A typical chapter 11 debtor is an otherwise viable business that is temporarily overwhelmed by cash flow problems.  Over the past 10 years, numerous well known entities, including major airlines and department stores, have filed for chapter 11 protection.

Individuals may also file for relief under chapter 11.  Any person who is eligible to file a petition under chapter 7 is also eligible to file a petition under chapter 11, except for stockbrokers and commodities brokers. Railroads, which are ineligible to file for chapter 7 relief, may file for relief under chapter 11. 

 Unlike a chapter 7 proceeding, a chapter 11 debtor does not surrender any pre-petition property since the chapter 11 debtor continues with its pre-petition operations. During the course of the chapter 11 proceeding, the chapter 11 debtor must remain current on all post-petition obligations. During the chapter 11 proceeding, the debtor may examine all leases and other contractual relationships and can reject or terminate certain of those relationships if they are deemed not profitable.

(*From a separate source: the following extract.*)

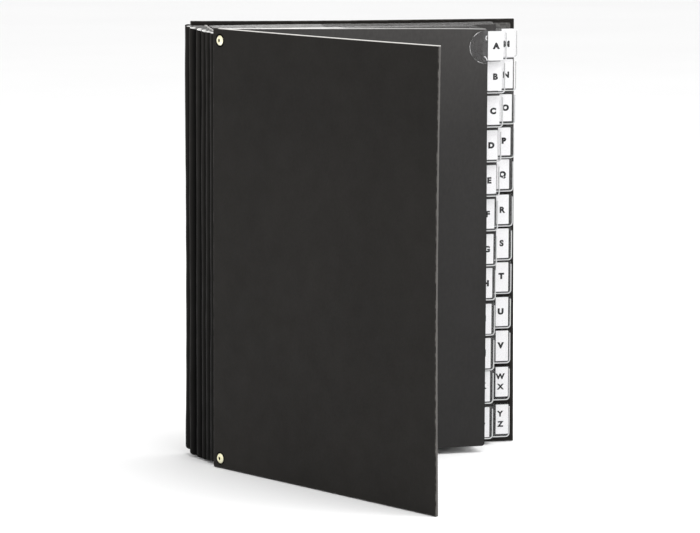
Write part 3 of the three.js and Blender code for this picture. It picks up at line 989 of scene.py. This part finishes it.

The restructuring of the debtor’s pre-petition obligations is embodied in a plan of reorganization. The plan, once confirmed, has the effect of discharging the debtor from  pre-petition obligations.  Essentially, the plan serves as a contract between the debtor and its pre-petition creditors, substituting plan payment obligations for the discharge of pre-petition obligations.

The plan sorts creditors into classes.  Similarly situated creditors are classified together.  Secured and general unsecured claims, for example, are generally classified separately.  Wage claims are classified as “priority.”  Creditors have the right to vote to accept or reject the proposed plan.  In addition, the plan must be approved by the bankruptcy court.